Hopefully you see I wasn't trying to dig and said it makes sense in some cases. My argument was simply that he said software was better than hardware, which isn't always true. Learn the pros and cons of each and make your decision. Just because raid can be redundant doesn't mean it's perfect. RAID 5, RAID 1, raid 10, raid 50, raid 60, they can all still fail. It's just reducing the chances, but you can still be unlucky, that's what backups are for. I have an external HDD that I use for backups along with my hardware RAID 10. Overkill for my home server that has no critical data? Lol, yeah. It was mostly for the speed and learning. I get about 1GB/s from my spinning rust in sequential reads (not from cache).
 
I use four 8TB USB pulls in RAIDZ1 (RAID5) to backup four 6TB Ironwolfs in RAID10, still on ZFS...

Still getting ~750MB/s sequential across 10GbE. I had planned to add a few drives to that just to get performance up to 1GB/s, but I simply have no use for the space (yet).

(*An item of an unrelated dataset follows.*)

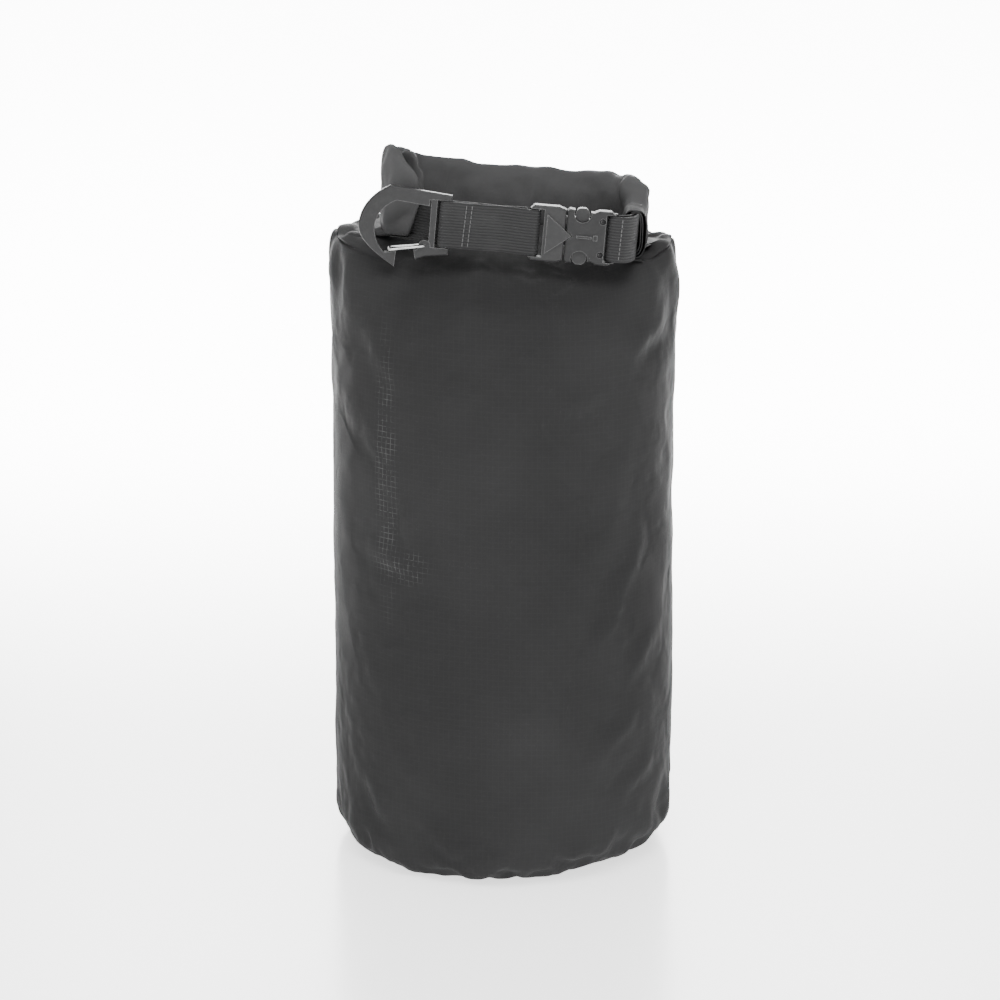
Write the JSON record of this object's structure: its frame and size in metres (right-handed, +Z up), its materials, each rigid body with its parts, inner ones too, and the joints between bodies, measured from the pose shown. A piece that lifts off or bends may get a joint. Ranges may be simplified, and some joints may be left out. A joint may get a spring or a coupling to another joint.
{
  "type": "roll-top dry bag",
  "caption": "Round roll-top dry bag, filled and rolled shut, with a webbing strap, side release buckle and wire gate hook.",
  "frame": {"origin": "on the floor under the middle of the bag", "axes": "+Z up, +X to the right when the strap faces the viewer, -Y to the front where the strap is"},
  "size_m": [0.1924, 0.192, 0.3945],
  "materials": {
    "ripstop": "dark grey coated ripstop, low sheen",
    "webbing": "ribbed dark grey webbing",
    "thread": "grey sewing thread",
    "seam_tape": "satin film",
    "stiffener": "smooth strip",
    "buckle_plastic": "dark moulded acetal, satin",
    "hook_plastic": "dark grey satin",
    "gate_wire": "bright wire"
  },
  "bodies": {
    "bag": {"body_fabric": "ripstop", "base_panel": "ripstop", "base_seam_allowance": "ripstop", "base_seam_tape": "seam_tape", "side_seam_tape": "seam_tape", "rolled_collar": "ripstop", "collar_stiffener_front": "stiffener", "collar_stiffener_back": "stiffener", "strap_webbing": "webbing", "strap_stitching": "thread", "tab_webbing": "webbing", "tab_stitching": "thread", "buckle_socket": "buckle_plastic"},
    "plug": {"buckle_plug": "buckle_plastic"},
    "prong_upper": {"buckle_prong_upper": "buckle_plastic"},
    "prong_lower": {"buckle_prong_lower": "buckle_plastic"},
    "hook": {"hook_body": "hook_plastic"},
    "gate": {"hook_wire_gate": "gate_wire"}
  },
  "joints": [
    {"name": "plug_slide", "type": "slide", "parent": "bag", "child": "plug", "axis": [-0.9962, 0, 0.0872], "range_m": [0, 0.02], "deforming": ["strap_webbing", "buckle_prong_upper", "buckle_prong_lower"]},
    {"name": "prong_upper_squeeze", "type": "hinge", "parent": "plug", "child": "prong_upper", "pos_m": [0.03558, -0.064, 0.37235], "axis": [0, 1, 0], "range_deg": [0, 8], "stiffness_Nm_per_rad": 0.5},
    {"name": "prong_lower_squeeze", "type": "hinge", "parent": "plug", "child": "prong_lower", "pos_m": [0.03419, -0.064, 0.35642], "axis": [0, -1, 0], "range_deg": [0, 8], "stiffness_Nm_per_rad": 0.5},
    {"name": "hook_swing", "type": "hinge", "parent": "bag", "child": "hook", "pos_m": [-0.03126, -0.064, 0.37017], "axis": [0.0872, 0, 0.9962], "range_deg": [-4, 95]},
    {"name": "gate_open", "type": "hinge", "parent": "hook", "child": "gate", "pos_m": [-0.0425, -0.064, 0.35871], "axis": [0, 1, 0], "range_deg": [0, 25], "stiffness_Nm_per_rad": 0.15}
  ]
}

I don't think the use of hardware controllers would be helpful in my case, while at work we use them for two-drive mirrors... ...because...
 
Well. I decided to go with two 24-port RAID cards with battery backup and VMware, running on a 1950x with some ECC RAM. Hardware incoming from every which way.
 
Hopefully you see I wasn't trying to dig and said it makes sense in some cases. My argument was simply that he said software was better than hardware, which isn't always true. Learn the pros and cons of each and make your decision. Just because raid can be redundant doesn't mean it's perfect. RAID 5, RAID 1, raid 10, raid 50, raid 60, they can all still fail. It's just reducing the chances, but you can still be unlucky, that's what backups are for. I have an external HDD that I use for backups along with my hardware RAID 10. Overkill for my home server that has no critical data? Lol, yeah. It was mostly for the speed and learning. I get about 1GB/s from my spinning rust in sequential reads (not from cache).

No, no, no digs at all. we are both saying a lot of the same things, just worded differently. Agreed, software raid isn't always better. Both have a place for the use case. Biggest driver usually comes down to budget.